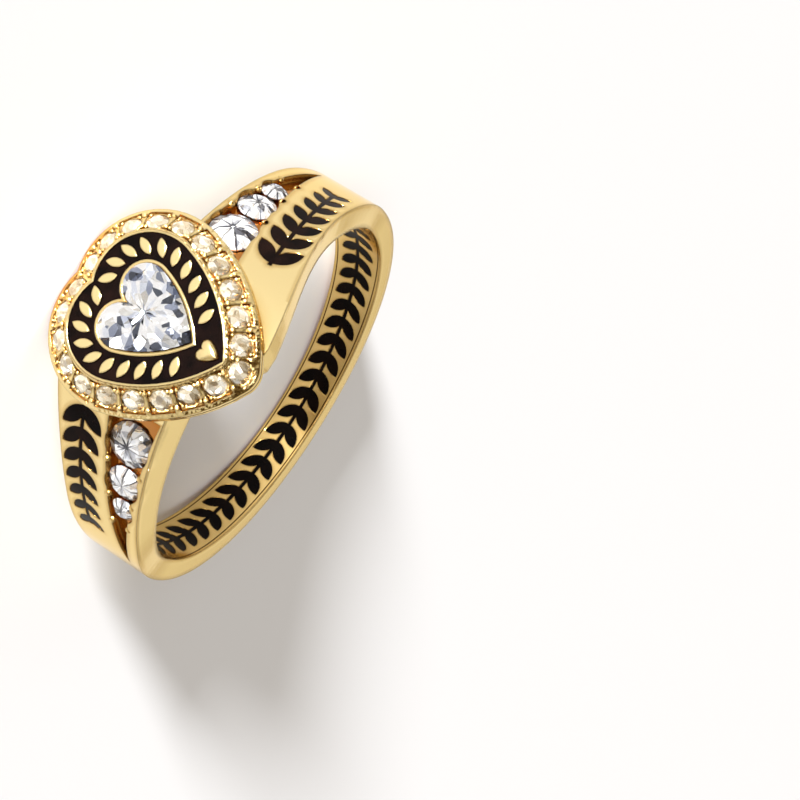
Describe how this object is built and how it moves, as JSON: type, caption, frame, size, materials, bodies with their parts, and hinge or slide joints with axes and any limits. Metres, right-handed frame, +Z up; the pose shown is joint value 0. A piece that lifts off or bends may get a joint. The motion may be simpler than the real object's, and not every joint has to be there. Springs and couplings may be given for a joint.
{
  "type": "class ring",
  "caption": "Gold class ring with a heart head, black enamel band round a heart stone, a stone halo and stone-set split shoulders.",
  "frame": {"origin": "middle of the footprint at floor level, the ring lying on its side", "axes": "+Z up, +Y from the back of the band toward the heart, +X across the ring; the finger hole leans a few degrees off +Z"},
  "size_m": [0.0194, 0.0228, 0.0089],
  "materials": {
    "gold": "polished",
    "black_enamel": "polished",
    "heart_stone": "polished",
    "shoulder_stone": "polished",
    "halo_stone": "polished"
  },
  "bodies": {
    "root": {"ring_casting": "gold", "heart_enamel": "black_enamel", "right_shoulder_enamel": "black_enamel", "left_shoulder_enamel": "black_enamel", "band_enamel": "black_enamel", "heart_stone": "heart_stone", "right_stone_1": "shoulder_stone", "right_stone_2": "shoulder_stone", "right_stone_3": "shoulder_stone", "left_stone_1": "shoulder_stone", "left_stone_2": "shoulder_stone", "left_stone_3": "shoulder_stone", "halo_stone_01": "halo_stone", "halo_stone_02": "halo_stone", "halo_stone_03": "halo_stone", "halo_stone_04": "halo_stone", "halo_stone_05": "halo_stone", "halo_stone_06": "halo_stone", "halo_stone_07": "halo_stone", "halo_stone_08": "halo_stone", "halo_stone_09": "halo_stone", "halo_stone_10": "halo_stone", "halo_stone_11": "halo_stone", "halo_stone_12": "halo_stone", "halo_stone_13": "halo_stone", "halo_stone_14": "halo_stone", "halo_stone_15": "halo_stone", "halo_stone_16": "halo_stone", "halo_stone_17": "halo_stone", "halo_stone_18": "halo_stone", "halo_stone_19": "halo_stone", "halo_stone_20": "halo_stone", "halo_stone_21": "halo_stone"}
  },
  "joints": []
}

● ● ● ●

» **What is being asked**
Copy each line of the data exactly, leaving nothing out.

» **Correct answer**
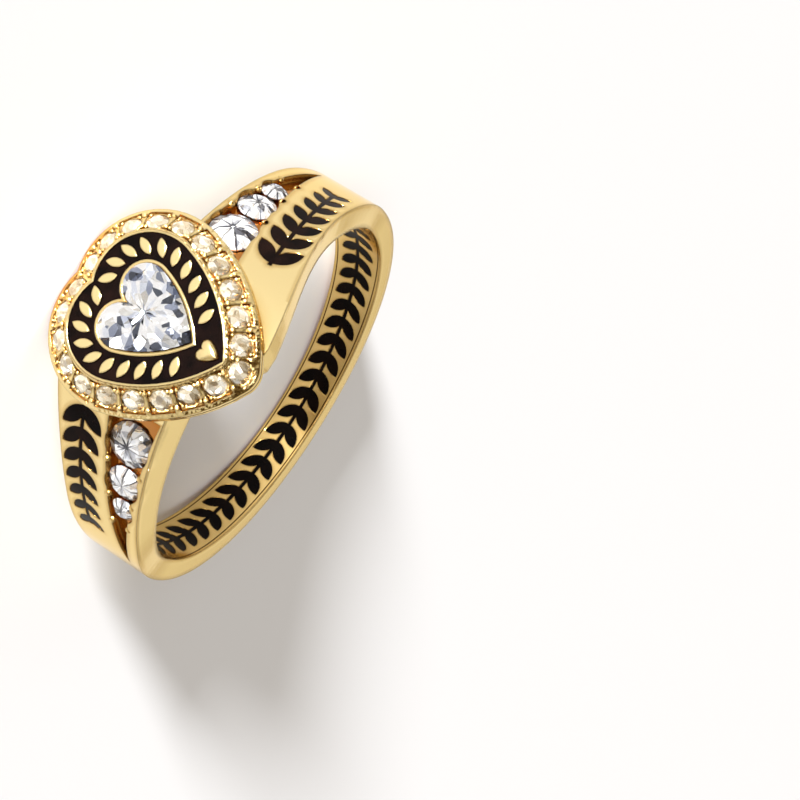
Describe how this object is built and how it moves, as JSON: type, caption, frame, size, materials, bodies with their parts, and hinge or slide joints with axes and any limits. Metres, right-handed frame, +Z up; the pose shown is joint value 0. A piece that lifts off or bends may get a joint. The motion may be simpler than the real object's, and not every joint has to be there. Springs and couplings may be given for a joint.
{
  "type": "class ring",
  "caption": "Gold class ring with a heart head, black enamel band round a heart stone, a stone halo and stone-set split shoulders.",
  "frame": {"origin": "middle of the footprint at floor level, the ring lying on its side", "axes": "+Z up, +Y from the back of the band toward the heart, +X across the ring; the finger hole leans a few degrees off +Z"},
  "size_m": [0.0194, 0.0228, 0.0089],
  "materials": {
    "gold": "polished",
    "black_enamel": "polished",
    "heart_stone": "polished",
    "shoulder_stone": "polished",
    "halo_stone": "polished"
  },
  "bodies": {
    "root": {"ring_casting": "gold", "heart_enamel": "black_enamel", "right_shoulder_enamel": "black_enamel", "left_shoulder_enamel": "black_enamel", "band_enamel": "black_enamel", "heart_stone": "heart_stone", "right_stone_1": "shoulder_stone", "right_stone_2": "shoulder_stone", "right_stone_3": "shoulder_stone", "left_stone_1": "shoulder_stone", "left_stone_2": "shoulder_stone", "left_stone_3": "shoulder_stone", "halo_stone_01": "halo_stone", "halo_stone_02": "halo_stone", "halo_stone_03": "halo_stone", "halo_stone_04": "halo_stone", "halo_stone_05": "halo_stone", "halo_stone_06": "halo_stone", "halo_stone_07": "halo_stone", "halo_stone_08": "halo_stone", "halo_stone_09": "halo_stone", "halo_stone_10": "halo_stone", "halo_stone_11": "halo_stone", "halo_stone_12": "halo_stone", "halo_stone_13": "halo_stone", "halo_stone_14": "halo_stone", "halo_stone_15": "halo_stone", "halo_stone_16": "halo_stone", "halo_stone_17": "halo_stone", "halo_stone_18": "halo_stone", "halo_stone_19": "halo_stone", "halo_stone_20": "halo_stone", "halo_stone_21": "halo_stone"}
  },
  "joints": []
}